Plaintiffs may thus sustain their disparate treatment claim only if the complaint’s allegations support an inference of such intent from the broader facts and circumstances alleged. To sustain such an inference, the complaint must plausibly allege that: (1) plaintiffs are members of a protected class; (2) they applied for and were qualified for loans; (3) their loan applications were rejected despite those qualifications and (4) the defendant approved loan applications for applicants with similar qualifications who are not members of the protected class.

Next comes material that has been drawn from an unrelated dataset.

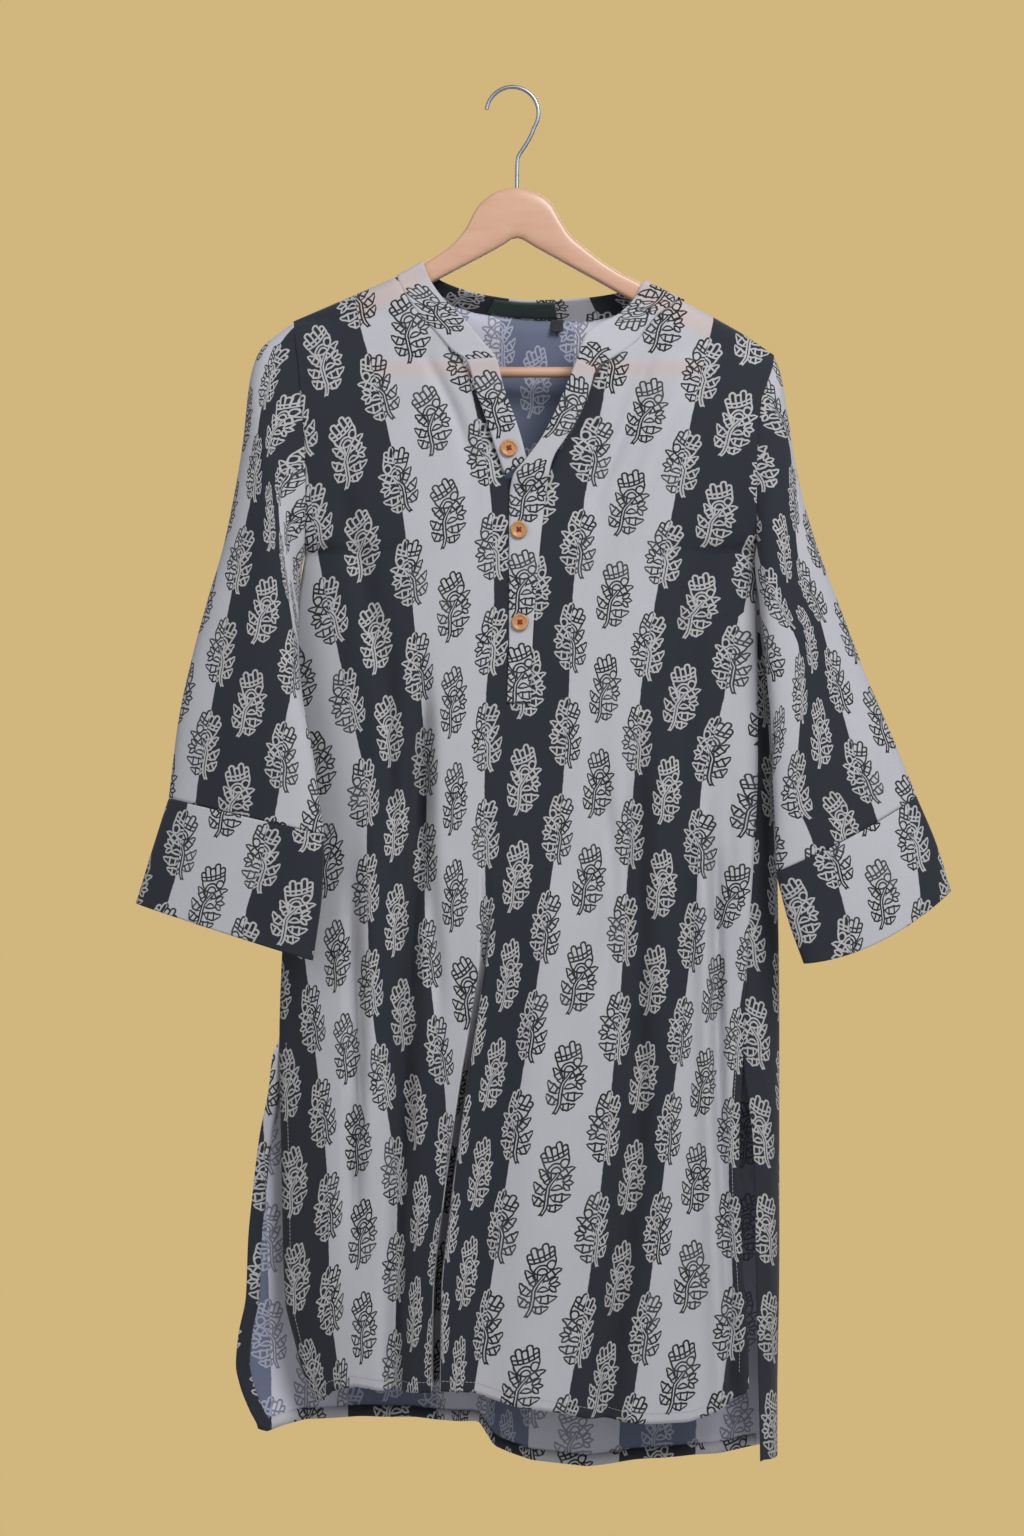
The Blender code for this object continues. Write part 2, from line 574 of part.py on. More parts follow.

With respect to the loan applications plaintiffs submitted, Navy Federal argues that the complaint fails to detail the “terms of the credit sought” or “the requirements necessary for approval.” Moreover, while plaintiffs applied for different types of mortgage products, the complaint does not allege any meaningful differences among these products or among plaintiffs’ applications.

As a result, the complaint makes only conclusory claims about plaintiffs’ qualifications for such products when they applied for them. Without plausibly claiming that plaintiffs were qualified at the time of application, the complaint fails to allege sufficient facts to sustain an intentional discrimination claim through inference. The disparate treatment claims are dismissed.

Disparate impact

To sustain a disparate impact claim at the motion to dismiss stage, the complaint must allege (1) a disparate impact on the protected class; (2) a specific policy of the defendant and (3) a causal connection between the policy and the disparate impact. The court finds that the complaint here meets the requirements to state a claim: the statistical disparities reveal a disparate impact among non-white loan applicants and the underwriting algorithm and process is alleged to have caused the disparity.

California claim

Navy Federal asks the court to dismiss plaintiffs’ California Unfair Competition Law claim for three reasons: (1) California law does not apply because of choice-of-law clauses in the Navy Federal Membership Agreement; (2) plaintiffs failed to plead facts supporting their claim and (3) they may not pursue a restitution claim when there is an otherwise adequate remedy at law. The court need only address Navy Federal’s first argument because it is correct that the choice-of­law clause in the parties’ agreement proscribes application of California law to claims arising out of plaintiffs’ membership in Navy Federal Credit Union.

Notice of claims

Navy Federal maintains that plaintiffs were required under the Membership Agreement to provide notice and a reasonable period to take corrective action or resolve the grievance before filing a judicial action. As alleged in the complaint, only Carr attempted to do so. The court is persuaded that additional notice to Navy Federal regarding plaintiffs’ claims of discrimination would have been futile.

This is supported by the allegation that Carr wrote to Navy Federal in January 2022 saying that he believed he had been discriminated against based on his race by Navy Federal when it denied his loan application. In response, Navy Federal said there was no “evidence of discrimination on file” and did not provide further assistance. At the pleading stage, such an allegation is sufficient to conclude that any additional notice by the named plaintiffs would not have meaningfully addressed their core contentions.

Class

Because the circumstances of each plaintiffs’ loan application process are so varied, and to promote the efficient use of resources and to streamline the claims to be considered in this civil action, the court will strike the class allegation and allow the nine plaintiffs to proceed on their Equal Credit Opportunity Act and Fair Housing Act disparate impact claims under Case No. 1:23-cv-1731 (LMB/WEF) or permit them to proceed individually.

Defendant’s motion to dismiss granted in part, denied in part.

Oliver v. Navy Federal Credit Union, Case No. 1:23-cv-1721, May 30, 2024. EDVA at Alexandria (Brinkema). VLW 024-3-294. 23 pp.